Personally, I never seem to learn. Paid for by the Belgian government, I’m starting Dutch class this February and the Dutch are amongst the most notorious nation out there for this kind of switching. So I’m going to take the radical step of banking on Dutch directness and asking, straight up: ‘Kun je Nederlands met me spreken?’
In addition, when it comes to asking what the first foreign language for non-native speakers of English to learn is, there isn’t really much debate about what language will prove most useful.
Bizarrely enough, though English knowledge in my spouse’s family is limited, one of her cousins has a decent command of Dutch. Chatting away with her in Dutch in China is surely an argument for the value of learning even lesser-spoken languages.
This is the vicious circle a lot of language learners get caught in; they’re not getting the practice so they don’t get better, but because they’re no good nobody wants to practice with them.

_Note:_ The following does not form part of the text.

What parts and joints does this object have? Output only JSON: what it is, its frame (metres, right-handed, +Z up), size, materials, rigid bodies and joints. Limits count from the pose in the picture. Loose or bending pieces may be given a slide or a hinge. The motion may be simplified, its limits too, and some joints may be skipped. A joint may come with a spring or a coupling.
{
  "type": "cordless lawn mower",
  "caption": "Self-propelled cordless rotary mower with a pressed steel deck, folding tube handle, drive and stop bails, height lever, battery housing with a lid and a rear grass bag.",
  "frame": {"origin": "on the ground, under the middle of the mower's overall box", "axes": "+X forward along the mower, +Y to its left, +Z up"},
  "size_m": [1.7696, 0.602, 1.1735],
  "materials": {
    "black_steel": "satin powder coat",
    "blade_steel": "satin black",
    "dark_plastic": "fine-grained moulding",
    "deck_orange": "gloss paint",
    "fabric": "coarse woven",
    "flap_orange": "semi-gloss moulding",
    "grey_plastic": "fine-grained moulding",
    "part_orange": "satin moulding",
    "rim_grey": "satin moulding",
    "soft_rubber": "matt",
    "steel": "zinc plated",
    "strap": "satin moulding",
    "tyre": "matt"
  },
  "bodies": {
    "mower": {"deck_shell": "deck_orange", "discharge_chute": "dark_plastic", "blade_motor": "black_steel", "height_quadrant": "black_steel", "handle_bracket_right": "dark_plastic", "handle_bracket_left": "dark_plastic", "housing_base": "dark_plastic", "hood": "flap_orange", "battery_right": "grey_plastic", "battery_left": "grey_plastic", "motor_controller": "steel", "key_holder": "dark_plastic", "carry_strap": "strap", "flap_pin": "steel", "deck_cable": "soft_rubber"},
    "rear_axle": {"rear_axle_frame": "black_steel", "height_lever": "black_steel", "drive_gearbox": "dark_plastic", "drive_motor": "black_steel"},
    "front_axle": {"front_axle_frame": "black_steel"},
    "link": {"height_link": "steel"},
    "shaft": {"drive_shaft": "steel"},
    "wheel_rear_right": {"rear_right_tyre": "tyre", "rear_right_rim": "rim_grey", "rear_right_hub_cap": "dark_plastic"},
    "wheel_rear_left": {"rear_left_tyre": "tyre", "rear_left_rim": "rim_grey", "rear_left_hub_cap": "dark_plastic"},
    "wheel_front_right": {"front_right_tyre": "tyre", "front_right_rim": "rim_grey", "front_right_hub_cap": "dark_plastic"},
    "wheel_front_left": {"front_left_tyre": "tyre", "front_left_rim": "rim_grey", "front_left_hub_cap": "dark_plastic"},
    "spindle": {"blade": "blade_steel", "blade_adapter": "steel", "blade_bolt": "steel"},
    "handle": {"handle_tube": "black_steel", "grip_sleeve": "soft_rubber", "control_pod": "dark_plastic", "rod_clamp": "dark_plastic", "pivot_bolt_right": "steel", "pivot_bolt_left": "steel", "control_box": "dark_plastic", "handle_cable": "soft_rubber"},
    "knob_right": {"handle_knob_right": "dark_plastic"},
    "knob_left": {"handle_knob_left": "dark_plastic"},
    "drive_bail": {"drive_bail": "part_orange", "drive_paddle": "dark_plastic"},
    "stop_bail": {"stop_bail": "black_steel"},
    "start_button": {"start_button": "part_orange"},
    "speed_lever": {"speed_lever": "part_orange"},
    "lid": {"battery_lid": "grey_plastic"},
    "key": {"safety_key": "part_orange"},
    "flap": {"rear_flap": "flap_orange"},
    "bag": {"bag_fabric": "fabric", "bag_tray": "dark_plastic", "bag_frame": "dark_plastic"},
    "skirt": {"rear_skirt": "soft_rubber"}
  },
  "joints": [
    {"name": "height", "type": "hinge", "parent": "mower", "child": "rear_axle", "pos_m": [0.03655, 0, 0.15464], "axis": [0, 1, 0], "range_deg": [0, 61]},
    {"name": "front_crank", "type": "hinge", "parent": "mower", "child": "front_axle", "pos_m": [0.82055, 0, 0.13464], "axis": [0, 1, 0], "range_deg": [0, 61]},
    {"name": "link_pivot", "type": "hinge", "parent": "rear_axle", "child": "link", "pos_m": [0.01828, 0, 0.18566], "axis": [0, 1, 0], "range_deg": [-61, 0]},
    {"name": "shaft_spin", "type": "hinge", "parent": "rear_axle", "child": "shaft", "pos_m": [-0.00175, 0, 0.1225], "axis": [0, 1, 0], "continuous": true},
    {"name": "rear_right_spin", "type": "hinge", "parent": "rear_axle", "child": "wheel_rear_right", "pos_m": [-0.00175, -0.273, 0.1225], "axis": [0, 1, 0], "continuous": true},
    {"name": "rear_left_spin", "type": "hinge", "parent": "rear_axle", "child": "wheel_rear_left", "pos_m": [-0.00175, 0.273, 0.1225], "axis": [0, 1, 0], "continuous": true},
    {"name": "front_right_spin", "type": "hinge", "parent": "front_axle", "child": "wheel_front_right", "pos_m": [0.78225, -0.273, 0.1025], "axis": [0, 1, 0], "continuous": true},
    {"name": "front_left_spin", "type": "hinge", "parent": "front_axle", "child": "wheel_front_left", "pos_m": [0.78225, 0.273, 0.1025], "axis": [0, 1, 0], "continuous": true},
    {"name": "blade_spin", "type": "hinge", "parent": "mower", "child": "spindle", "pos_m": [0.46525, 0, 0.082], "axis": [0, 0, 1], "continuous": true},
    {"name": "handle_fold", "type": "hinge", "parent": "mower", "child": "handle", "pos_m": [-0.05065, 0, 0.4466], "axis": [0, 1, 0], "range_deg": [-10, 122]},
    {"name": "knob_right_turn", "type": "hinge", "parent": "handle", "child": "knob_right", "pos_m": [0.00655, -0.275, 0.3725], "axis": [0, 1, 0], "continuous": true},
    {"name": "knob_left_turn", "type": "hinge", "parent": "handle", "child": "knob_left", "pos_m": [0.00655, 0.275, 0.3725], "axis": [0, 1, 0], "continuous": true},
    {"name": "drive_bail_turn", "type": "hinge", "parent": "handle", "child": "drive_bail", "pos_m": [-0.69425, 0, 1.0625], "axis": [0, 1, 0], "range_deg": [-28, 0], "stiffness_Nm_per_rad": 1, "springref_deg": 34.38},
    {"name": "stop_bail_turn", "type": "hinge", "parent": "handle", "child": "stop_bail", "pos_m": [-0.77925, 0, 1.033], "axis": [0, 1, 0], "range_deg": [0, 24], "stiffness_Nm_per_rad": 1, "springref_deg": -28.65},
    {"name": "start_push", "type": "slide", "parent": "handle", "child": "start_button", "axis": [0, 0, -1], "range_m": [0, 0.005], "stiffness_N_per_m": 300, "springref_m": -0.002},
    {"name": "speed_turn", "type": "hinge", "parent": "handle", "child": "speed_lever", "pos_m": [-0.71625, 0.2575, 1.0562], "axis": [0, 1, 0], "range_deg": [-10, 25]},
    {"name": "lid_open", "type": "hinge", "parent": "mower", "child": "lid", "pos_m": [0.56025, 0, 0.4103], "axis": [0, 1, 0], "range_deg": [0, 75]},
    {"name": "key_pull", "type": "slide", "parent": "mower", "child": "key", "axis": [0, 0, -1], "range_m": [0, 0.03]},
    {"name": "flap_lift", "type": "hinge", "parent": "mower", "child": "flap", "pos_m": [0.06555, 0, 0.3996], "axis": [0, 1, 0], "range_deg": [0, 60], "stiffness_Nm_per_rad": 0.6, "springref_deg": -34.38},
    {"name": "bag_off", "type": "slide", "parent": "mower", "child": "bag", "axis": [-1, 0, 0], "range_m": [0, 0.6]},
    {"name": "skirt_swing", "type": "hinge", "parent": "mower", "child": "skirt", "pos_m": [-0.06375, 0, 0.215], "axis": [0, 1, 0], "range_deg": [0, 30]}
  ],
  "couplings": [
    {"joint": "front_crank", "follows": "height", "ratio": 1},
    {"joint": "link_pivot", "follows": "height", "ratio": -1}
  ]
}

That, more than anything, explains the foreigners you meet after years in places who speak no more than a few words of the local language. It also shows the importance of, certainty at early levels, taking formal lessons.

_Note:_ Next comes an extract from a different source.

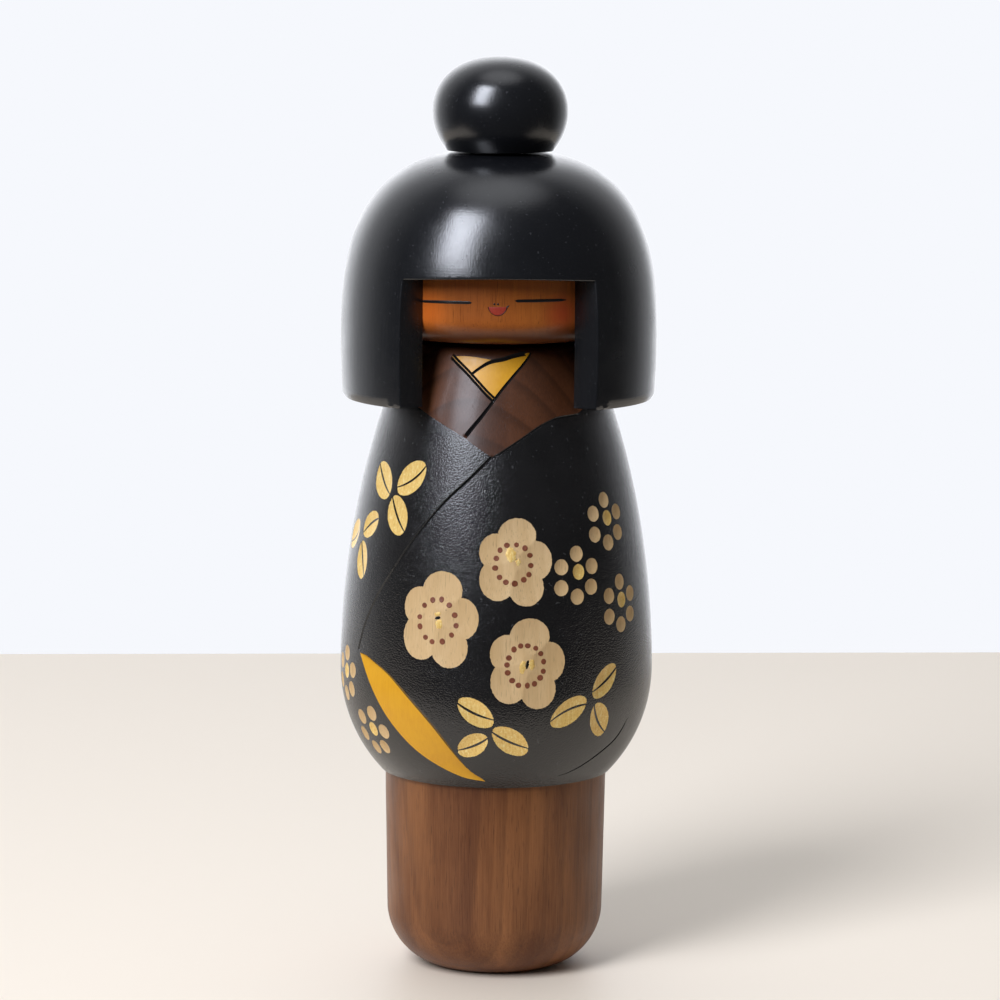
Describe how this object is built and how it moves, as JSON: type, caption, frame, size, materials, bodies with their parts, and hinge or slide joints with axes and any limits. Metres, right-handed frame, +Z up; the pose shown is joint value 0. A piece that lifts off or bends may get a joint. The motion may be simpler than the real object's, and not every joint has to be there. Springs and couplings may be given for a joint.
{
  "type": "kokeshi doll",
  "caption": "Turned wooden kokeshi doll: round lacquered kimono body on a bare foot, hair shell with a face window, bun on top, and a head that turns at the neck.",
  "frame": {"origin": "centre of the flat underside, on the axis that every piece is turned about", "axes": "+Z up along the turning axis, -Y is the doll's front, +X is to the right of someone who faces the doll"},
  "size_m": [0.0864, 0.0862, 0.2505],
  "materials": {
    "kimono_lacquer": "black lacquer with a fine pebbled grain, satin",
    "hair_lacquer": "smooth black lacquer, satin",
    "stained_wood": "walnut-brown stain under a thin varnish",
    "face_wood": "orange-brown varnish, satin",
    "petal_wood": "bare pale wood with fine grain",
    "leaf_gold": "dull gold paint",
    "lining_yellow": "yellow paint, satin",
    "ink": "black and red painted lines",
    "dowel_wood": "bare pale wood"
  },
  "bodies": {
    "root": {"body": "kimono_lacquer", "neck_dowel": "dowel_wood"},
    "head": {"face_block": "face_wood", "hair_shell": "hair_lacquer", "bun_dowel": "dowel_wood", "bun": "hair_lacquer"}
  },
  "joints": [
    {"name": "head_turn", "type": "hinge", "parent": "root", "child": "head", "pos_m": [0, 0, 0.175], "axis": [0, 0, 1], "continuous": true}
  ]
}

Interesting - men are much more likely to do this than women, in my experience. As you say, it's about power and dominance. And you could always learn Welsh, a language in which very few will do this to you ;-)
"This is the vicious circle a lot of language learners get caught in; they’re not getting the practice so they don’t get better, but because they’re no good nobody wants to practice with them.”
At least for the man who spoke heavily accented English, might not this be the root of things? Perhaps the switching isn't about *your* language capabilities at all but rather theirs. To give an example, I've seen fellow Americans who are learning Spanish switch to Spanish at a Mexican restaurant, upon hearing the server speak English with an accent. They don't do it thinking that the server needs help, but rather because they are excited by (and seizing) the opportunity to practice their own skills in a non-native language.